What his devotees hope to achieve by the celebration of Jamashtami is Krishna consciousness, an awareness of and affection for Krishna, the Supreme Deity above all other gods. It is the culmination of all forms of yoga, knowledge, meditation, and spirituality.

For them Krishna consciousness is the natural, original, and blissful condition of every individual. They believe that only when we’re covered by maya, illusion, do we forget who we are and who the Supreme Person is. We want happiness, but without Krishna consciousness, we don’t know who we are or what we’re supposed to do. We try to enjoy life through the body and mind, with hit-or-miss results. And we fear death since we don’t know what happens afterwards.

The practices of Krishna consciousness are meant to free us from the root cause of all anxiety by reawakening our normal, eternal spiritual happiness. The process is simple—meditation on the name, form, activities, and qualities of Krishna. Krishna is the Vedic name for the Supreme Person, the source of our existence and the source of all pleasure. The goal is to recover our natural sense of connectedness with that one supreme God by serving him with love.
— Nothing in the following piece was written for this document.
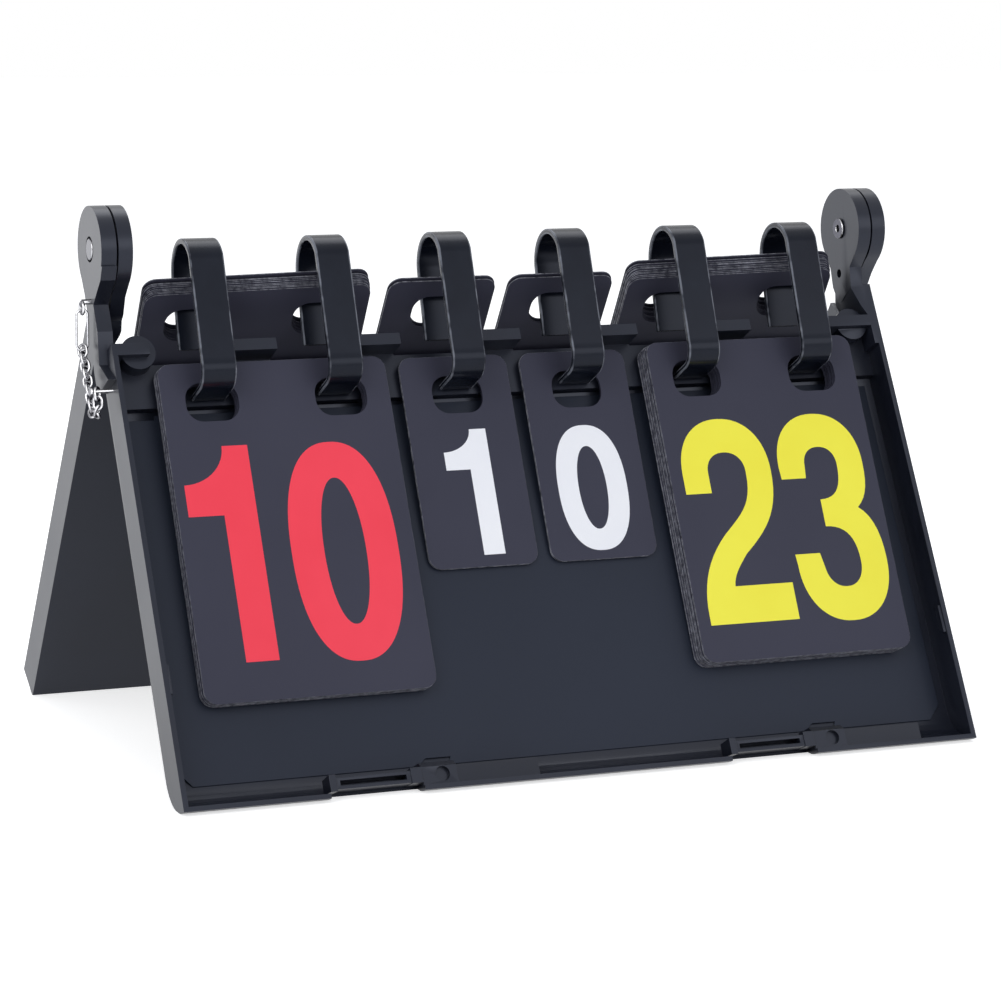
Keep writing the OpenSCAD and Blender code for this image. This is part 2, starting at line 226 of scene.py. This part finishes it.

As I look at my faith through the lens of Hinduism and Krishna, I am struck by how much mine has in common with Krishna’s devotees. My sense of the divine is that it permeates and is all creation. Our task is to lose our sense of ego and find our oneness with that understanding of the divine. It is not something that just happens but is a life-long task requiring daily discipline. But seeking the goal is to lose sight of it. The future is achieved by being mindful in the moment. Being aware of our connection to one another and the world around us. We then become an incarnation of the divine, like Krishna.

How does viewing your beliefs or understanding of the seven principles through the Krishna lens give you deeper understanding?